A baseball league for individuals with autism and other disabilities is expanding to central Oklahoma.
In 2016, Taylor Duncan, a 25-year-old with autism from Dallas, Georgia, started the Alternative Baseball Organization, a non-profit aiming to provide an authentic baseball experience for teens age 15+ and adults with autism and other disabilities.
Duncan said he created the organization to ensure that participants gain social and physical skills for success in life, both on and off the diamond.
Due to the ongoing COVID-19 pandemic, recruitment for 2021 has begun virtually. Duncan said the league needs volunteer coaches and managers, players and volunteers to get the new programs started.
For the players in the league, it’s all about forming friendships, because that’s what they take with them off the field, Duncan said.
“They learn social skills through authentic experiences, and they get those experiences with the game of baseball and our organization,” Duncan said. “It gives them the opportunity to test those social skills and really fine tune them to be able to transition and be able to be successful in life.”
Duncan said one of the most important skills participants develop and refine is the ability to communicate effectively.
“They learn how to motivate other teammates and communicate plays on the field,” Duncan said. “They’re developing team chemistry, and what it takes to succeed and how to work together as a team.”

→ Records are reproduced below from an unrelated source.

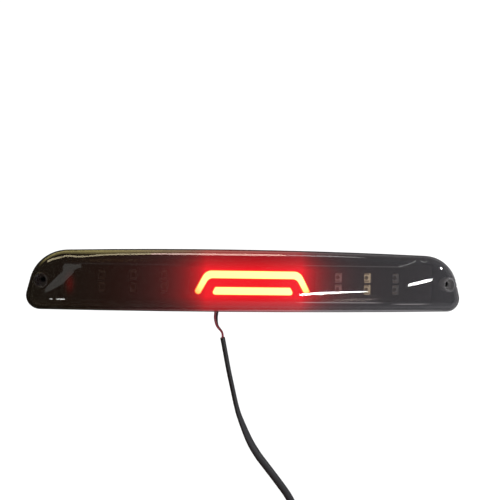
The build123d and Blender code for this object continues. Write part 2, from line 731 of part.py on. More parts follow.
def paired_wire(places, side, spreads, more=()):
    """One of the two wires that follow the places side by side."""
    points = []
    for (plane, turn), spread in list(zip(places, spreads))[::2]:
        angle = radians(90 * turn)
        points.append(plane.origin + (plane.x_dir * cos(angle) + plane.y_dir * sin(angle)) * side * spread)
    last = Vector(0, 0, -1) if more else places[-1][0].z_dir
    path = Spline(*points, *more, tangents=[places[0][0].z_dir, last])
    return sweep(Plane(origin=path @ 0, z_dir=path % 0) * Circle(WIRE_R), path)


def tail_spreads():
    low = WIRE_STEP / 2
    last = len(TAIL) - 1
    return [low + (WIRE_IN_SLEEVE - low) * index / last for index in range(len(TAIL))]


def tail_wire(side):
    return paired_wire(TAIL, side, tail_spreads())


def upper_wire(side):
    return paired_wire(UPPER, side, [WIRE_IN_SLEEVE] * len(UPPER))


def lower_spreads():
    first = len(LOWER) - 1 - PARTING_STATIONS
    part = WIRE_AT_PLUG - WIRE_IN_SLEEVE
    return [WIRE_IN_SLEEVE + part * ease((index - first) / PARTING_STATIONS) for index in range(len(LOWER))]


def lower_wire(side):
    x = PLUG_X + side * LEAD_PITCH / 2
    plug_points = [(x, CABLE_Y, PLUG_TOP), (x, CABLE_Y, PLUG_TOP - 3), (x, CABLE_Y, WIRE_END)]
    return paired_wire(LOWER, side, lower_spreads(), plug_points)


def sleeve_collar():
    """Shrunk end band that closes the sleeve's start round the two wires."""
    x, z = TAIL_LINE[-1]
    low = Plane(origin=(x, CABLE_Y, z), x_dir=(0, 1, 0), z_dir=(0, 0, 1))
    half_wide, half_thick = SLEEVE_WIDE / 2, SLEEVE_THICK / 2
    band = Ellipse(half_wide, half_thick) - Ellipse(half_wide - COLLAR_WALL, half_thick - COLLAR_WALL)
    return extrude(low * band, amount=COLLAR_LENGTH)


def plug_block(width, depth, high, low, radius):
    block = Plane(origin=(PLUG_X, CABLE_Y, low)) * RectangleRounded(width, depth, radius)
    return extrude(block, amount=high - low)


def latch_bar(radius, reach):
    """Round bar along X through the latch's turning axis."""
    section = Plane(origin=(PLUG_X, LATCH_Y, LATCH_Z), x_dir=(0, 1, 0), z_dir=(1, 0, 0)) * Circle(radius)
    return extrude(section, amount=reach, both=True)


def plug_housing():
    """Two-way plug body with a mating cavity, wire bores and two ears for the latch."""
    body = plug_block(PLUG_W, PLUG_D, PLUG_TOP, PLUG_LOW, PLUG_R)
    band = (PLUG_W + 2 * BAND_OUT, PLUG_D + 2 * BAND_OUT)
    body += plug_block(*band, PLUG_TOP - BAND_HIGH, PLUG_TOP - BAND_LOW, PLUG_R + BAND_OUT)
    cavity_top = PLUG_LOW + CAVITY_DEPTH
    body -= plug_block(PLUG_W - 2 * PLUG_WALL, PLUG_D - 2 * PLUG_WALL, cavity_top, PLUG_LOW - 1, CAVITY_R)
    ear_depth = LATCH_GAP + LATCH_T + EAR_PAST_LATCH
    for side in (-1, 1):
        x = PLUG_X + side * LEAD_PITCH / 2
        body -= upright_rod(SEAL_R, x, CABLE_Y, PLUG_TOP - SEAL_LENGTH - 1, PLUG_TOP + 1)
        body -= upright_rod(WIRE_R + FIT, x, CABLE_Y, cavity_top - 1, PLUG_TOP)
        body -= Pos(x, CABLE_Y, cavity_top + 1.5) * Box(TERMINAL_W + FIT, TERMINAL_T + FIT, 4)
        ear_x = PLUG_X + side * (LATCH_W / 2 + LATCH_SIDE_GAP + EAR_T / 2)
        ear_y = PLUG_FRONT + (FIT - ear_depth) / 2
        body += Pos(ear_x, ear_y, LATCH_Z) * Box(EAR_T, ear_depth + FIT, EAR_H)
    return body - latch_bar(TRUNNION_R + TRUNNION_GAP, LATCH_W)


def plug_latch():
    """See-saw lever with a hook at the mating end, turning on two trunnions."""
    half = LATCH_LENGTH / 2
    lever = Pos(PLUG_X, LATCH_Y, LATCH_Z) * Box(LATCH_W, LATCH_T, LATCH_LENGTH)
    hook_y = LATCH_Y + (LATCH_T + HOOK_T) / 2
    lever += Pos(PLUG_X, hook_y, LATCH_Z - half + HOOK_H / 2) * Box(LATCH_W - 2, HOOK_T, HOOK_H)
    pad_y = LATCH_Y - (LATCH_T + PAD_T) / 2
    lever += Pos(PLUG_X, pad_y, LATCH_Z + half - PAD_H / 2) * Box(LATCH_W, PAD_T, PAD_H)
    lever -= Pos(PLUG_X, LATCH_Y, LATCH_Z - SLIT_BELOW) * Box(SLIT[0], LATCH_T + 2, SLIT[1])
    return lever + latch_bar(TRUNNION_R, LATCH_W / 2 + LATCH_SIDE_GAP + EAR_T)


def plug_seals():
    """Ribbed rubber wire seals in the top of the plug."""
    seals = []
    low = PLUG_TOP - SEAL_LENGTH
    for side in (-1, 1):
        x = PLUG_X + side * LEAD_PITCH / 2
        seal = upright_rod(SEAL_R - GAP, x, CABLE_Y, low, PLUG_TOP - 0.5)
        for height in SEAL_GROOVES:
            groove = upright_rod(SEAL_R, x, CABLE_Y, low + height, low + height + GROOVE_W)
            seal -= groove - upright_rod(SEAL_R - GROOVE_DEPTH, x, CABLE_Y, low, PLUG_TOP)
        seals.append(seal - upright_rod(WIRE_R + FIT, x, CABLE_Y, low - 1, PLUG_TOP))
    return seals


def plug_terminals():
    """Flat blades in the plug's cavity, crimped below the wire ends."""
    terminals = []
    top = WIRE_END - GAP
    low = PLUG_LOW + TERMINAL_START
    for side in (-1, 1):
        x = PLUG_X + side * LEAD_PITCH / 2
        blade = Pos(x, CABLE_Y, (top + low) / 2) * Box(TERMINAL_W, TERMINAL_T, top - low)
        terminals.append(chamfer(blade.edges().group_by(Axis.Z)[0], TERMINAL_TIP))
    return terminals


# ---- write every sub-part ----
save("outer_lens", outer_lens())
save("lens_seal", lens_seal())
save("back_housing", back_housing())
save("mounting_gasket", mounting_gasket())
save("inner_bezel", inner_bezel())
save("bezel_screws", *bezel_screws())
save("light_bar_baffle", light_bar_baffle())
save("arch_light_bar", light_bar(arch_sketch))
save("lower_light_bar", light_bar(lower_bar_sketch))
save("brake_board", brake_board())
save("brake_leds", *brake_leds())
save("driver_regulator", driver_regulator())
save("driver_capacitors", *driver_capacitors())
save("driver_resistors", *driver_resistors())
save("board_link_headers", *link_connectors())
save("board_screws", *board_screws())
for side, label in ((-1, "left"), (1, "right")):
    save(label + "_cargo_board", cargo_board(side))
    save(label + "_cargo_leds", *cargo_leds(side))
    save(label + "_cargo_phosphor", *phosphor_pads(side))
    save(label + "_cargo_cell_frame", cargo_reflector(side))
    save(label + "_link_wires", *link_wires(side))
save("cable_grommet", cable_grommet())
save("vent_cap", vent_cap())
for side, colour in ((-1, "red"), (1, "black")):
    save(colour + "_lead_inner", inner_lead(side))
    save(colour + "_wire_tail", tail_wire(side))
    save(colour + "_wire_upper", upper_wire(side))
    save(colour + "_wire_lower", lower_wire(side))
save("sleeve_collar", sleeve_collar())
save("cable_sleeve_upper", oval_tube(UPPER, SLEEVE_WIDE, SLEEVE_THICK, SLEEVE_WALL))
save("cable_sleeve_lower", oval_tube(LOWER, SLEEVE_WIDE, SLEEVE_THICK, SLEEVE_WALL))
save("plug_housing", plug_housing())
save("plug_latch", plug_latch())
save("plug_seals", *plug_seals())
save("plug_terminals", *plug_terminals())
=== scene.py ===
import math
import bmesh
import bpy
import numpy as np
from mathutils import Matrix, Vector


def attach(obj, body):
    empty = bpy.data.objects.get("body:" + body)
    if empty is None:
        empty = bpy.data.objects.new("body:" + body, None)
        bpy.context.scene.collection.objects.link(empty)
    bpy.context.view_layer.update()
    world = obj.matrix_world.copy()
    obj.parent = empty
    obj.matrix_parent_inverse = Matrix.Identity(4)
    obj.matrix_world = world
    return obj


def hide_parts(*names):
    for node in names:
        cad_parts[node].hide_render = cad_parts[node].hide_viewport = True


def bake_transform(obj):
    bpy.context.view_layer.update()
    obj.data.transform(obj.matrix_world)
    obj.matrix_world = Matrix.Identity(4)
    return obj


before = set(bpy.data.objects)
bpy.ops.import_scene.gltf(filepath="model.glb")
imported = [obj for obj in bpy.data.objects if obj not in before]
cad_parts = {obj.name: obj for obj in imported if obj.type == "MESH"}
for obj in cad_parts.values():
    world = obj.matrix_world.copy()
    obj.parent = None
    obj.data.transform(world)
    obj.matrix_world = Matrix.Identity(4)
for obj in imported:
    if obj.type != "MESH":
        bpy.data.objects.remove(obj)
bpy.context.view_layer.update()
MM = 0.001

# ---------------------------------------------------------------- dimensions (mm), as in the CAD
SIDE_LEAN = math.radians(14.3)
HALF_BASE = 214.3
Z_BOTTOM, Z_TOP = -29.6, 30.7
BOTTOM_SAG, TOP_SAG = 2.0, 3.7
LOW_CORNER_R, HIGH_CORNER_R = 13.0, 35.0
LENS_BASE, LENS_FRONT = -7.0, -28.0
LENS_INSET, LENS_WALL = 0.8, 2.5
LENS_DRAFT = math.radians(14.0)
LENS_STEP = 2.0            # straight part of the lens wall above its foot
MID_HALF, MID_SAG, END_R = 140.0, 2.0, 235.0
CROWN = 900.0              # how flat the front is from top to bottom
EDGE_R_LOW, EDGE_R_HIGH, EDGE_R_END = 8.0, 13.0, 8.0
RIM_BAND, SPINE_HALF = 4.6, 176.0
SCREW_X = 195.0
SCREW_HOLE_R = 2.8
POCKET_R, POCKET_WALL, POCKET_SEAT, POCKET_FLOOR = 5.4, 1.7, -8.1, 2.5
ARCH_TOP, ARCH_TOP_T, ARCH_LEG_T = 11.35, 8.45, 7.2
ARCH_LEAN = math.radians(28.0)
FOOT_X, FOOT_Z = 52.0, -8.6
LOWER_BAR_TOP, LOWER_BAR_BOTTOM, LOWER_BAR_HALF = -4.2, -12.7, 39.6
BAR_FRONT, BAR_BACK, BAR_EDGE_R = -15.0, -4.6, 1.5
BAR_POWER = 8.0            # brightness of the lit bars
CABLE_X, CABLE_Y = -33.6, 6.0
WIRE_R, WIRE_STEP, WIRE_IN_SLEEVE = 1.05, 2.2, 1.25
SLEEVE_THICK, SLEEVE_WIDE = 4.8, 7.6
TAIL_SPLIT = -34.0         # where the piece that spans lamp and tail ends
SEAMS = (-100.0, -150.0)   # ends of the sleeve piece that spans the sleeve's two halves
PLUG_X, PLUG_TOP = 52.0, -247.0

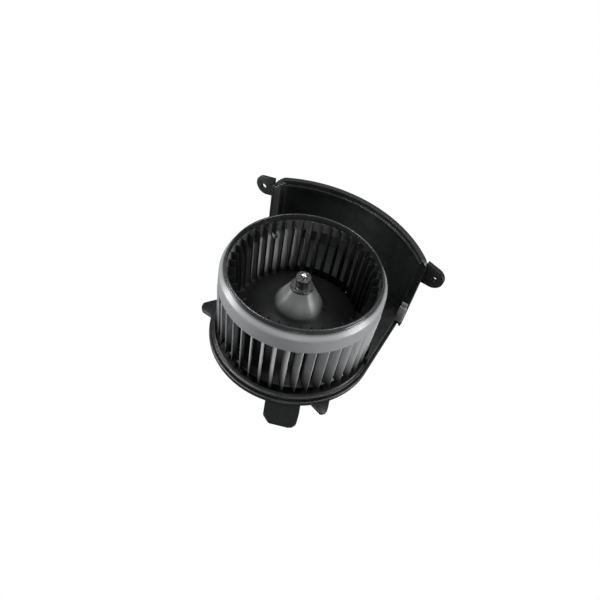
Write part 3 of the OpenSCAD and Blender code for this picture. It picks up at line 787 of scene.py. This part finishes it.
def plate_about_hole(outline, hole_r, thickness, edge=0.3):
    """Plate round a hole at its own origin; the outline is seen whole from the hole."""
    outer = [Vector(p) for p in outline]
    if area_of(outer) < 0:
        outer.reverse()
    unit = [p.normalized() for p in outer]
    inner = [u * hole_r for u in unit]

    def level(points, shift, z):
        return [(p.x + u.x * shift, p.y + u.y * shift, z) for p, u in zip(points, unit)]

    rings = [
        level(inner, edge, 0), level(inner, 0, edge), level(inner, 0, thickness - edge),
        level(inner, edge, thickness), level(outer, -edge, thickness),
        level(outer, -0.3 * edge, thickness - 0.3 * edge), level(outer, 0, thickness - edge),
        level(outer, 0, edge), level(outer, -0.3 * edge, 0.3 * edge), level(outer, -edge, 0),
    ]
    return Shape().loft(rings, loop=True)


def ear_outline(mid, radius, root_x, top_rise, low_rise, out, end_steps=40, root_steps=12):
    """Round end about mid, and edges that climb towards the root, in the ear's plane.

    The rises are in degrees. out is 1 or -1, the way the ear points along X.
    """
    run = abs(mid.x - root_x)
    top, low = math.radians(top_rise), math.radians(low_rise)
    points = []
    for k in range(end_steps + 1):
        # From the tangent point on top, round the outer end, to the one below
        a = math.pi / 2 - top + (top - math.pi - low) * k / end_steps
        points.append(mid + Vector((out * math.cos(a), math.sin(a))) * radius)
    root_low = mid.y - radius / math.cos(low) + run * math.tan(low)
    root_top = mid.y + radius / math.cos(top) + run * math.tan(top)
    for k in range(root_steps + 1):
        points.append(Vector((root_x, root_low + (root_top - root_low) * k / root_steps)))
    return points


def add_ear(shape, out, post_x, hole, mid, radius, thick, hole_r, top_rise, low_rise):
    """Fixing ear beside a post; hole and mid are (x, z)."""
    hole = Vector(hole)
    outline = ear_outline(Vector(mid), radius, post_x - out, top_rise, low_rise, out)
    ear = plate_about_hole([p - hole for p in outline], hole_r, thick)
    shape.add(ear.verts, ear.faces,
              Matrix.Translation((hole.x, FRONT_Y + thick, hole.y)) @ UPRIGHT)


def frame_point(side, s, z, depth, wrap):
    """Point of the frame: s runs inward from a post's outer edge, depth out of its face.

    side is -1 at the left post and 1 at the right. wrap is 0 in the post's plane and 1 on
    the cylinder of the arc.
    """
    if side < 0:
        flat = Vector((LEFT_X + s, FRONT_Y - depth, z))
        a = ARC_END - s / WALL_R
    else:
        flat = Vector((RIGHT_X - s, FRONT_Y - depth, z))
        a = ARC_START + (s - RIGHT_POST_W) / WALL_R
    r = WALL_R - FRAME_T - depth
    curved = Vector((ARC.x + r * math.cos(a), ARC.y + r * math.sin(a), z))
    return flat.lerp(curved, wrap)


def frame_section(side, outer, inner, wrap, groove=0.0):
    """Closed ring of points: outer lip, groove, inner lip and flat back."""
    outer, inner = Vector(outer), Vector(inner)
    across = inner - outer
    width = across.length
    across.normalize()
    lip, inner_lip, lean = 2.1, 1.1, 0.35
    inner_out = LIP_OUT - 0.2
    outline = [
        (0, -FRAME_T), (0, LIP_OUT), (lip, LIP_OUT), (lip + lean, groove),
        (width - inner_lip - lean, groove), (width - inner_lip, inner_out), (width, inner_out),
        (width, -FRAME_T),
    ]
    ring = []
    for p in rounded(outline, 0.4, 3):
        place = outer + across * p.x
        ring.append(frame_point(side, place.x, place.y, p.y, wrap))
    return ring


def frame_band():
    """The channel that runs up the left post, along the arc and down the right post."""
    low = TOP - FRAME_TOP_H
    post_steps, corner_steps, arc_steps = 8, 10, 72
    posts = {}
    for side, post_w, corner_r, inner_top, groove in (
            (-1, LEFT_POST_W, 10.0, TOP - 3.2, LIP_OUT - 0.45), (1, RIGHT_POST_W, 8.0, low, 0.0)):
        stations = []
        for k in range(post_steps + 1):
            t = k / post_steps
            outer = (0, BASE + (TOP - corner_r - BASE) * t)
            inner = (post_w, BASE + (inner_top - BASE) * t)
            stations.append(frame_section(side, outer, inner, 0, groove))
        # Round the corner, while the section moves from the post's plane onto the arc
        for k in range(1, corner_steps + 1):
            t = k / corner_steps
            turn = t * math.pi / 2
            wrap = t * t * (3 - 2 * t)
            outer = (corner_r * (1 - math.cos(turn)), TOP - corner_r + corner_r * math.sin(turn))
            inner = (post_w, inner_top + (low - inner_top) * t)
            stations.append(frame_section(side, outer, inner, wrap, groove * (1 - t)))
        posts[side] = stations
    start = ARC_END - LEFT_POST_W / WALL_R
    arc = []
    for k in range(1, arc_steps):
        s = (start + (ARC_START - start) * k / arc_steps - ARC_START) * WALL_R + RIGHT_POST_W
        arc.append(frame_section(1, (s, TOP), (s, low), 1))
    return posts[-1] + arc + posts[1][::-1]


def scroll_wall():
    """Frame, curved panel behind it, back of the left post with its web, and two ears."""
    shape = Shape().loft(frame_band())
    frame_low = TOP - FRAME_TOP_H
    panel_in, panel_out = WALL_R - 1.6, WALL_R + 0.88
    panel_foot, panel_top = SCROLL_FLOOR + 0.02, frame_low + 1.4
    panel = [
        (panel_in, panel_foot), (panel_out, panel_foot), (panel_out, panel_top),
        (panel_in, panel_top),
    ]
    start, sweep = math.degrees(ARC_START), math.degrees(ARC_END - ARC_START)
    shape.lathe(rounded(panel, 0.3, 3), 96, start, sweep - 0.3, Matrix.Translation((*ARC, 0)))
    post_inner = LEFT_X + LEFT_POST_W
    fit = 0.05
    shape.block((LEFT_X + fit, FRONT_Y + 1, BASE), (post_inner - fit, FRONT_Y + 5.2, TOP - 12), 0.4)
    shape.block((post_inner - 2, FRONT_Y + 1, SCROLL_FLOOR + fit),
                (post_inner - fit, FRONT_Y + 11.2, frame_low), 0.3)
    add_ear(shape, -1, LEFT_X, hole=(-104.4, TOP - 15), mid=(-103.4, TOP - 13.5), radius=10.27,
            thick=3.0, hole_r=2.7, top_rise=14, low_rise=14)
    add_ear(shape, 1, RIGHT_X, hole=(93.4, TOP - 16.4), mid=(91.2, TOP - 16.4), radius=10.97,
            thick=4.5, hole_r=2.3, top_rise=14, low_rise=0)
    shape.make("scroll_wall_moulding", "carrier", housing_mat, "housing_plastic", "scroll_wall")


scroll_wall()


def snap_clips():
    """Tongue in front of each post: a broad foot with a narrower lug on top."""
    lug_h, lug_w = 5.5, 6
    for node, lug_in in (("clip_right", 0.4), ("clip_left", 0.8)):
        low, high = box_mm(node)
        lug_z, lug_x = high.z - lug_h, low.x + lug_in
        shape = Shape().block(low, (high.x, high.y, lug_z), 0.5, 0.6)
        shape.block((lug_x, low.y + 1.2, lug_z - 2), (lug_x + lug_w, high.y, high.z), 0.5, 0.6)
        shape.make(node + "_tongue", "carrier", clip_mat, "clip_plastic", node)


snap_clips()


# ------------------------------------------------------------------ connector socket

def socket():
    """Hollow hood under the rim whose roof slopes down and out, open below."""
    place = turn_z(-62)
    r = BASE_R + 0.4
    back, front, left, right = r - 14, r + 13, -15.5, 16.5
    foot, roof = BASE - 16, BASE - 0.02
    wall, toe, run = 2.4, 1.5, 15.0
    grade = (roof - foot - toe) / run
    outline = [
        (back, left), (front - 9, left), (front - 1.6, left + 6), (front, right - 8),
        (front - 1, right - 4), (front - 4, right - 1), (front - 9, right), (back, right),
    ]
    outline = [Vector(p) for p in rounded(outline, [0.8, 1.5, 1.5, 1.2, 1.0, 1.0, 1.2, 0.8], 4)]
    if area_of(outline) < 0:
        outline.reverse()

    def above_hood(drop):
        """Everything over the sloping roof, lowered by drop."""
        reach, half_width = 60.0, 40.0
        edge = r - 1
        level = roof - drop
        wedge = [(edge - reach, level + 0.001), (edge, level),
                 (edge + reach, level - grade * reach), (edge + reach, roof + reach),
                 (edge - reach, roof + reach)]
        return Shape().loft([[(x, y, z) for x, z in wedge] for y in (-half_width, half_width)],
                            place=place)

    # The hollow is the same outline, one wall further in and one wall lower
    hollow = Shape().prism(inset(outline, wall), foot - 2, roof, 0.1, place)
    inside = bpy.data.objects.new("inside", hollow.mesh("inside"))
    bpy.context.scene.collection.objects.link(inside)
    cut(inside, above_hood(wall))
    inner = Shape().add([v.co / MM for v in inside.data.vertices],
                        [list(f.vertices) for f in inside.data.polygons])
    bpy.data.objects.remove(inside)
    obj = Shape().prism(outline, foot, roof, 0.15, place).make(
        "connector_shroud", "carrier", socket_mat, "housing_plastic", "connector_socket",
        cutters=[above_hood(0), inner])
    soften(obj, 0.35)


socket()


# ------------------------------------------------------------------ stage

def white_to_camera(tree, plain, paper, output):
    """Shows the camera plain white paper, while towards the object the surface stays dim."""
    path = tree.nodes.new("ShaderNodeLightPath")
    swap = tree.nodes.new("ShaderNodeMixShader")
    tree.links.new(path.outputs["Is Camera Ray"], swap.inputs["Fac"])
    tree.links.new(plain, swap.inputs[1])
    tree.links.new(paper, swap.inputs[2])
    tree.links.new(swap.outputs["Shader"], tree.nodes[output].inputs["Surface"])


def stage():
    """Pale floor just under the object."""
    floor = bpy.data.meshes.new("floor")
    half = 6.0
    z = cad_low.z - 0.0002
    floor.from_pydata([(-half, -half, z), (half, -half, z), (half, half, z), (-half, half, z)],
                      [], [(0, 1, 2, 3)])
    obj = bpy.data.objects.new("floor", floor)
    bpy.context.scene.collection.objects.link(obj)
    mat = bpy.data.materials.new("floor")
    mat.use_nodes = True
    nodes = mat.node_tree.nodes
    shader = nodes["Principled BSDF"]
    shader.inputs["Base Color"].default_value = (0.16, 0.16, 0.16, 1)
    shader.inputs["Roughness"].default_value = 0.9
    shader.inputs["Specular IOR Level"].default_value = 0.1
    paper = nodes.new("ShaderNodeEmission")
    paper.inputs["Color"].default_value = (1, 1, 1, 1)
    paper.inputs["Strength"].default_value = 1.0
    white_to_camera(mat.node_tree, shader.outputs["BSDF"], paper.outputs["Emission"],
                    "Material Output")
    floor.materials.append(mat)


def direction(azimuth, elevation):
    """Unit vector out from the object, angles in degrees; azimuth 0 is the -Y side."""
    a, e = math.radians(azimuth), math.radians(elevation)
    return Vector((math.sin(a) * math.cos(e), -math.cos(a) * math.cos(e), math.sin(e)))


def softbox(name, azimuth, elevation, distance, size, power):
    """A square area light aimed at the middle of the object."""
    middle = (cad_low + cad_high) / 2
    away = direction(azimuth, elevation)
    data = bpy.data.lights.new(name, "AREA")
    data.shape = "RECTANGLE"
    data.size = size
    data.size_y = size
    data.energy = power
    light = bpy.data.objects.new(name, data)
    light.location = middle + away * distance
    light.rotation_mode = "QUATERNION"
    light.rotation_quaternion = (-away).to_track_quat("-Z", "Y")
    bpy.context.scene.collection.objects.link(light)


def studio():
    """Dim surroundings and six softboxes."""
    world = bpy.data.worlds.new("studio")
    world.use_nodes = True
    nodes = world.node_tree.nodes
    sky = nodes["Background"]
    sky.inputs["Color"].default_value = (1, 1, 1, 1)
    sky.inputs["Strength"].default_value = 0.1
    paper = nodes.new("ShaderNodeBackground")
    paper.inputs["Color"].default_value = (1, 1, 1, 1)
    white_to_camera(world.node_tree, sky.outputs["Background"], paper.outputs["Background"],
                    "World Output")
    bpy.context.scene.world = world
    softbox("left", -56, 5, 1.0, 0.35, 11)
    softbox("right", 98, 7, 1.0, 0.4, 13)
    softbox("front", 30, 14, 1.2, 0.3, 3)
    softbox("high_left", -62, 64, 1.0, 0.3, 11)
    softbox("high_right", 100, 64, 1.0, 0.3, 6)
    softbox("back", 190, 50, 1.2, 0.8, 2)


def camera():
    """Looks down into the open wheel from the front right, with a slight roll."""
    data = bpy.data.cameras.new("camera")
    data.lens = 30
    data.sensor_width = 36
    data.clip_start = 0.01
    cam = bpy.data.objects.new("camera", data)
    back = direction(25.6, 48.91)
    roll = math.radians(11.39)
    cam.location = (0.13257, -0.27484, 0.45188)
    cam.rotation_mode = "QUATERNION"
    cam.rotation_quaternion = (-back).to_track_quat("-Z", "Y") @ Quaternion((0, 0, 1), roll)
    bpy.context.scene.collection.objects.link(cam)
    bpy.context.scene.camera = cam


stage()
studio()
camera()
bpy.context.scene.view_settings.view_transform = "Standard"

The league has an established team 80 miles south of Norman in Duncan, and now that the organization has grown, Duncan said it’s time to expand to the metro and give the team in Duncan some in-state competition.
Duncan said continuing to establish teams in other areas is important because it gives individuals with special needs an outlet.
“No matter where you go, I’ve learned that once you graduate from high school, the services that help them tend to dip,” Duncan said. “There’s just not enough resources that are still available for those with disabilities to continue their enrichment toward becoming independent once they age out.”
Unlike other leagues around the country that have assistants for players on the field, everyone plays independently in the ABO, Duncan said.
The ABO is designed for teens and adults on the spectrum who are truly baseball enthusiasts, he said.
“Everybody plays independently on the field, so this is a step toward a traditional program,” Duncan said. “If we really have a big passion for baseball, it shouldn’t end for us at high school age. We should be able to play forever if we want, because they don’t call it America’s pastime by name only.”
Regardless of experience level, Duncan said ABO gives individuals with disabilities an opportunity to have experiences with others like themselves.
“It gives them something to enjoy that they will remember for the rest of their lives,” Duncan said.